Manufacturers face a shortage of workers after millions who visited their hometowns for the Lunar New Year holiday were stranded there by the suspension of plane, train and bus services.

Officials must “unblock transportation channels,” Xinhua cited Xi as saying. The government of Yiwu, a southeastern city known for its thousands of suppliers of buttons, doorknobs and other components to export manufacturers, said it arranged planes and trains to help their employees get back to work.

China accounts for about one-quarter of global manufacturing when measured by the value added in its factories. But it is the final assembly point for more than 80 per cent of the world’s smartphones, more than half of TVs and a big share of other consumer goods.

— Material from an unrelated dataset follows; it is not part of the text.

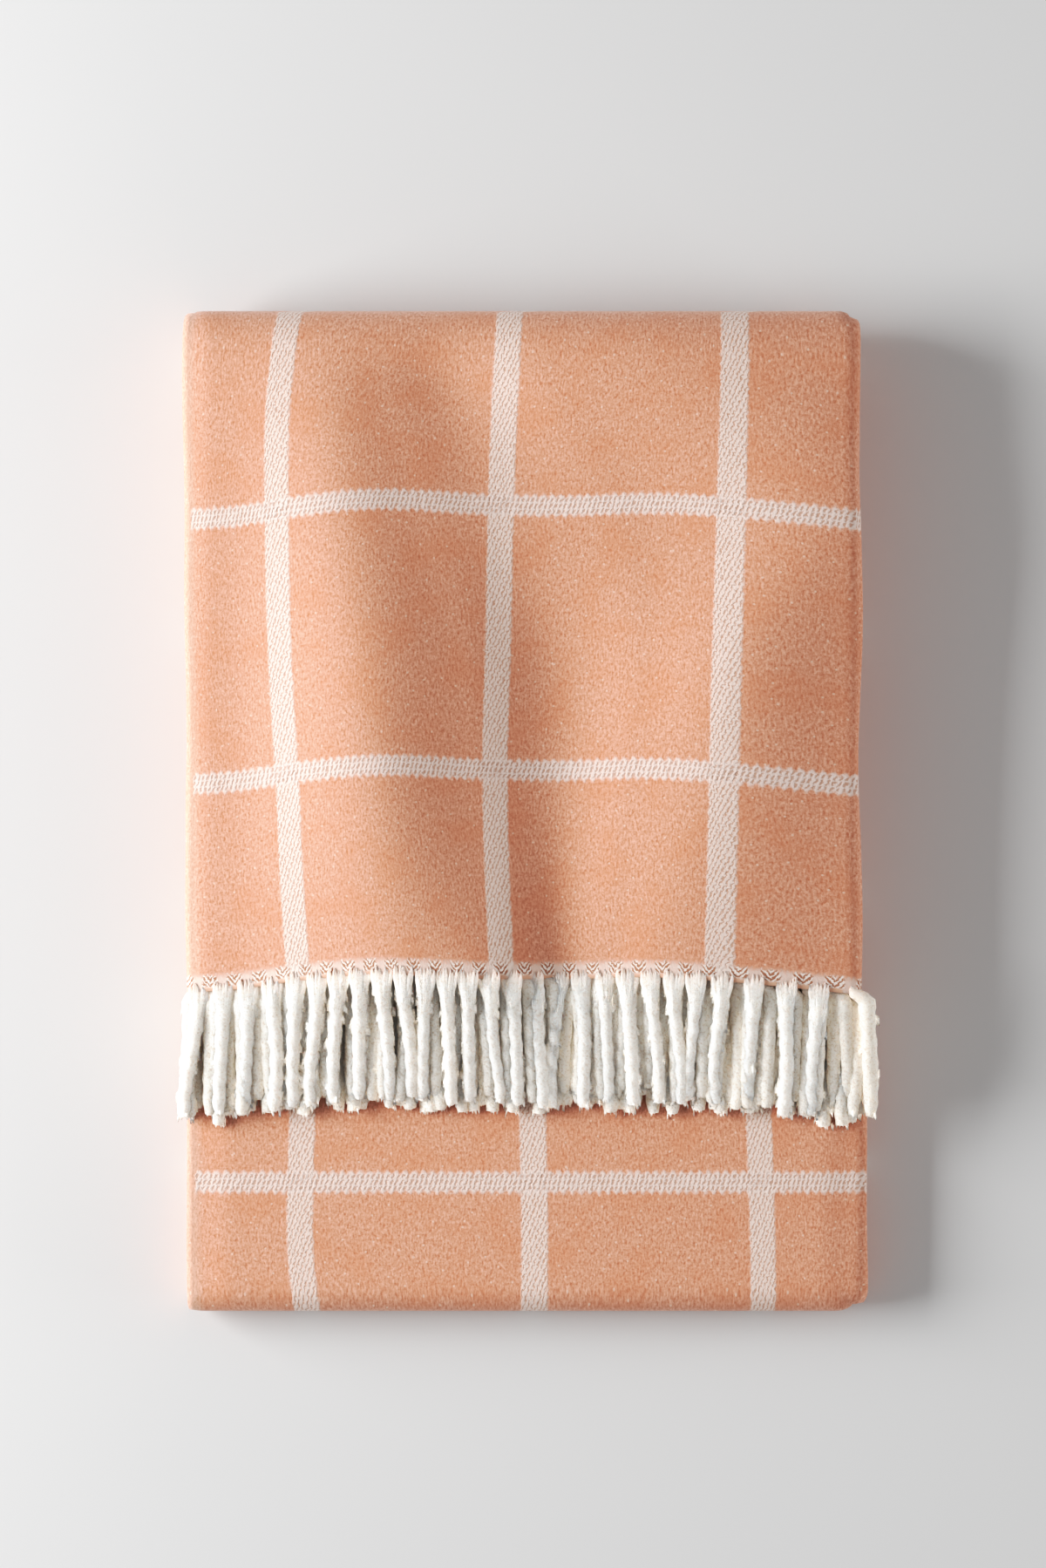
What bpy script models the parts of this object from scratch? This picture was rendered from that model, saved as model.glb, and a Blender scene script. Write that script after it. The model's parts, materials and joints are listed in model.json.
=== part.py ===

Apple, which has most of its iPhones and other products assembled by contractors in China, rattled stock markets when it warned on February 17 that revenue would suffer due to supply disruptions.

“We would certainly expect to see more news like that,” said Simon Weston of AXA Investment Managers in Hong Kong.

Other global companies that need Chinese plastics, chemicals, steel and high-tech components also “face reduced production”, according to Kaho Yu of Verisk Maplecroft, a consulting firm. Yu said that is likely to last through the quarter ending in September.

The American Chamber of Commerce in Shanghai said last week half of the 109 companies that responded to a survey reported their global operations already are affected. It said 78 per cent reported they lacked sufficient staff to run production lines.

Some companies including Ralph Lauren Corp already were moving out of China due to rising costs and United States (US) tariff hikes in a fight over Beijing’s technology ambitions and trade surplus. But many still depend on China for components or some stages of manufacturing.

Samsung is “feeling the heat” because it shifted smartphone assembly to Vietnam but needs experienced Chinese managers to run those factories, Peng said. She said they visited China for the Lunar New Year and are blocked from returning to their jobs.

Other companies including global automakers that rely increasingly on the Chinese market are restarting production but said the pace depends on whether they can get components.

China accounts for about one-quarter of global auto production and according to UBS provides eight per cent of global exports of auto components. Many use “just in time” manufacturing, delivering components when needed. Those factories have limited stockpiles to ride out disruptions.

Volkswagen, the country’s biggest-selling auto brand, said on Monday its challenges include “slow national supply chain and logistics ramp-up”.

In China, factory production in export-oriented coastal provinces is back above 70 per cent of normal levels, according to Cong Liang, the general secretary of the Cabinet’s planning agency, the National Development and Reform Commission.